Most importantly, cities in the Global South have had riverine spaces that have historically been intimate and relational to the communities and are embedded into the everyday associations forged between the people and the river. Riverfronts seek to break this very association which has defined the culture and religiosity of the rivers and riverine spaces. 

The articles in this edition broadly address this destruction of the relational space and erasure of people’s association with rivers through riverfronts. The article by Neha Sarwate highlights the erasure of flora and fauna associated with the Vishwamitri River. Sarwate argues that “the river is perceived as a channel of water to ‘gush’ the water out of the city, a provider of public places for the urban privileged and neglects to recognise the ecological and scientific principles”. Similarly, Mihir Kulkarni pointed out that much of the concrete being laid for riverfront development alters the floodplain and the shoreline. These are important buffers for groundwater recharge, and maintenance of insects, plants, and other fauna and riverfronts are impending destruction of this bio-diversity.  

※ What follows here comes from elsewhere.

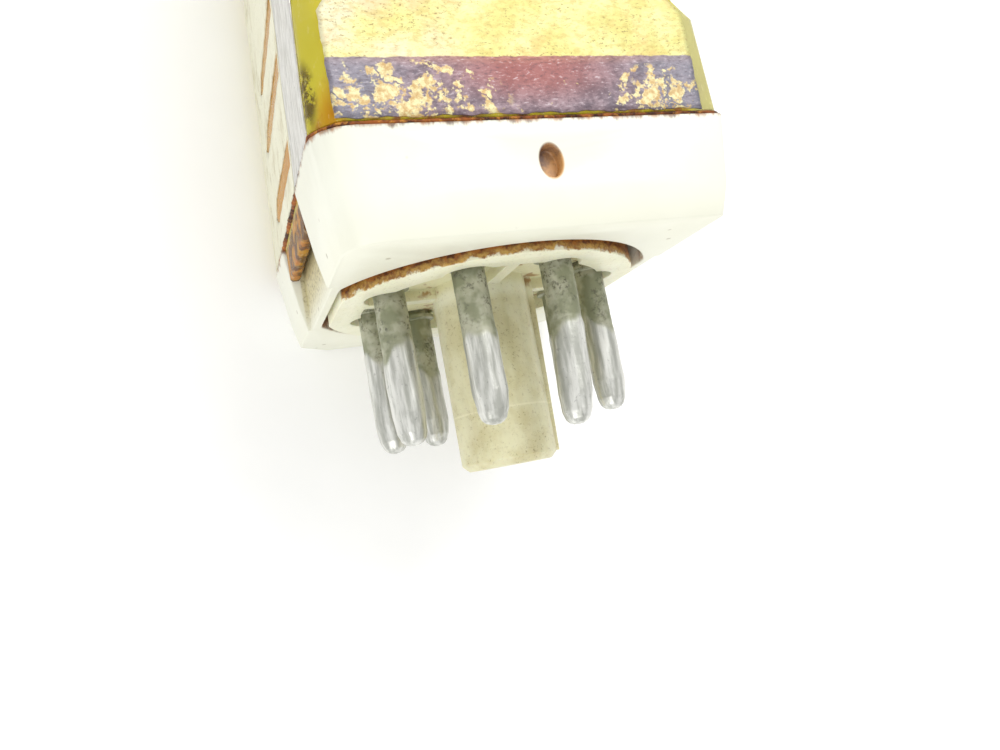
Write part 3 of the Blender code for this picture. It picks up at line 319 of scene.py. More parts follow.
def cream_nylon(tree):
    """Moulded nylon: translucent cream, waxy, with brown specks on the post and rust round the ring."""
    place = relay_mm(tree)
    x, y = axes(tree, place)[:2]
    radius = distance(tree, place, (0, 0, 0), (1, 0, 1))
    colour = over(tree, grain(tree, place, 3.0), "#F0F0DA", "#E2DFBC")
    recess = times(tree, ramp(tree, radius, RING_INSIDE + 0.3, RING_INSIDE - 0.3), ramp(tree, y, -0.3, 0.5))
    colour = stained(tree, colour, "#D8D3A4", recess, 0.7)
    post = ramp(tree, y, -0.5, -1.5)
    colour = stained(tree, colour, "#D2CDA4", post, 0.75)
    # rust on the ring's outer wall and in blots on the recess wall, and painted shade under the ring's wall
    blotch = grain(tree, place, 1.3, 5.0, 0.7)
    seep = node(tree, "Math", {0: blotch, 1: 1.6, 2: y}, operation="MULTIPLY_ADD")
    far_x = node(tree, "Math", {0: x}, operation="ABSOLUTE")
    ring_wall = times(tree, ramp(tree, radius, RING_RADIUS - 0.10, RING_RADIUS - 0.02),
                      ramp(tree, seep, 0.40, 0.62), ramp(tree, far_x, 11.66, 11.5))
    # painted shade: a dark brown band on the wall under the ring
    shade_under_wall = times(tree, ramp(tree, radius, 10.4, 10.8), ramp(tree, y, 0.6, 1.2))
    blots = times(tree, recess, ramp(tree, grain(tree, place, 1.8, 4.0, 0.6), 0.57, 0.66), 0.8)
    rust = over(tree, ramp(tree, grain(tree, place, 0.5, 5.0, 0.7), 0.38, 0.60), *RUST)
    ochre = over(tree, ramp(tree, grain(tree, place, 0.45, 5.0, 0.7), 0.38, 0.62), "#8E5E20", "#C29A48")
    washed = over(tree, ramp(tree, seep, 0.75, 1.05), ochre, rust)
    colour = over(tree, ring_wall, colour, washed)
    # painted shade under the ring's wall, laid on in dark brown
    colour = stained(tree, colour, "#6B3A18", shade_under_wall, 0.9)
    colour = stained(tree, colour, "#9A6A30", blots)
    # fine brown specks, thickest on the post
    specks = ramp(tree, grain(tree, place, 0.24, 5.0, 0.8), 0.55, 0.68)
    clusters = ramp(tree, grain(tree, place, 2.2, 4.0, 0.6), 0.40, 0.62)
    colour = stained(tree, colour, "#7F6A3C", specks, 0.35)
    colour = stained(tree, colour, "#AE9F5C", clusters, post, 0.30)
    colour = stained(tree, colour, "#6B5428", specks, clusters, post, 0.7)
    grime = ramp(tree, grain(tree, place, 2.4, 4.0, 0.7, (1, 0.35, 1)), 0.50, 0.72)
    colour = stained(tree, colour, "#9C8A56", grime, post, 0.18)
    # painted highlight: a pale line round the post at y -9.5
    highlight_line = times(tree, ramp(tree, y, -9.62, -9.52), ramp(tree, y, -9.38, -9.48))
    colour = stained(tree, colour, "#EFEACB", highlight_line, post, 0.35)
    rough = node(tree, "MapRange", {"Value": grain(tree, place, 0.8), "To Min": 0.30, "To Max": 0.55})
    skin = node(tree, "Bump", {"Height": grain(tree, place, 0.3, 4.0), "Strength": 0.35,
                               "Distance": 0.03 * MM})
    return node(tree, "BsdfPrincipled", {"Base Color": colour, "Roughness": rough, "Normal": skin,
                                         "IOR": 1.53,
                                         "Subsurface Weight": 0.20, "Subsurface Scale": 0.6 * MM,
                                         "Subsurface Radius": (1.0, 0.7, 0.35)})


def put(points):
    """Millimetres in the relay's directions, turned into metres in the frame."""
    return (np.asarray(points, float) + (0, SEAT, AXIS)) * MM


def points_of(piece):
    """A piece's vertices as rows of x, y and z in relay millimetres."""
    co = np.empty(len(piece.data.vertices) * 3)
    piece.data.vertices.foreach_get("co", co)
    return co.reshape(-1, 3) / MM - (0, SEAT, AXIS)


def move_points(piece, points):
    """Put a piece's vertices at rows of x, y and z in relay millimetres."""
    piece.data.vertices.foreach_set("co", put(points).astype(np.float32).ravel())
    piece.data.update()


header = softened("pin_header", "header_moulding", 0.06)
# the key ridge sinks into the post towards its end
header_points = points_of(header)
ridge_height = header_points[:, 0] - POST_RADIUS
ridge_end = (ridge_height > RIDGE_LEAST) & (header_points[:, 1] < RIDGE_SINKS_BELOW)
header_points[ridge_end, 0] = POST_RADIUS + RIDGE_END_SHARE * ridge_height[ridge_end]
move_points(header, header_points)
fit(header, material("cream_nylon", cream_nylon), "cream_header", "base", "pin_header")


# ---------------------------------------------------------------- pins
# Eight hollow brass pins, rolled, tinned and dipped in solder over their lower part after the leads
# went in. The solder is bright, thicker than the pin and ends in a wavy line; above it the tin is dull.
PIN_RADIUS = 1.18
PIN_FLANGE = (1.55, 0.1, 0.5)
PIN_TAIL = 5.4
PIN_CIRCLE = 8.725
PIN_BENDS = {1: -0.6}
PIN_COLUMNS = 72
PIN_ROWS = 130


def surface(name, points, wrap_rows=False, wrap_columns=True, sharp=45):
    """A mesh over a grid of points: rows x columns x 3, in relay millimetres.

    A row whose points all meet closes that end; wrap_rows joins the last row to the first.
    """
    rows, columns = points.shape[:2]
    row, column = np.meshgrid(np.arange(rows if wrap_rows else rows - 1),
                              np.arange(columns if wrap_columns else columns - 1), indexing="ij")
    next_row = (row + 1) % rows
    next_column = (column + 1) % columns
    faces = np.stack([row * columns + column, row * columns + next_column,
                      next_row * columns + next_column, next_row * columns + column], -1).reshape(-1, 4)
    mesh = bpy.data.meshes.new(name)
    mesh.from_pydata(put(points.reshape(-1, 3)).tolist(), [], faces.tolist())
    work = bmesh.new()
    work.from_mesh(mesh)
    bmesh.ops.remove_doubles(work, verts=work.verts, dist=0.0005 * MM)
    bmesh.ops.recalc_face_normals(work, faces=work.faces)
    work.to_mesh(mesh)
    work.free()
    mesh.shade_smooth()
    mesh.set_sharp_from_angle(angle=math.radians(sharp))
    made = bpy.data.objects.new(name, mesh)
    bpy.context.scene.collection.objects.link(made)
    return made


def mark(piece, name, rule):
    """Store rule(x, y, z), worked out in relay millimetres, on every vertex."""
    values = rule(*points_of(piece).T).astype(np.float32)
    piece.data.attributes.new(name, "FLOAT", "POINT").data.foreach_set("value", values)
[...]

Using countermapping as a research tool, Sarita Bhagat shows us how the shared space around the Vishwamitri River offered people swimming, devotees worshipping, and fishing areas for fisherfolk. With the riverfront, these shared experiences are under duress. 

Narimha Reddy’s piece brings up an investigation of the riverfront projects in Hyderabad and highlights the huge financial irregularities and neglect of environmental concerns. The last piece by Aali discusses the intermeshing of urban commons and Yamuna. Urban commons is a useful and actionable concept addressing how Yamuna and its floodplain are restricted. The photo essay by Sidhant Kumar gives us a sneak view of riverfront developments across Indian cities. 

In lieu of the conclusion, we strive to foster a debate on the riverfront and bring to light the huge appropriation of resources, mainly the rivers in India.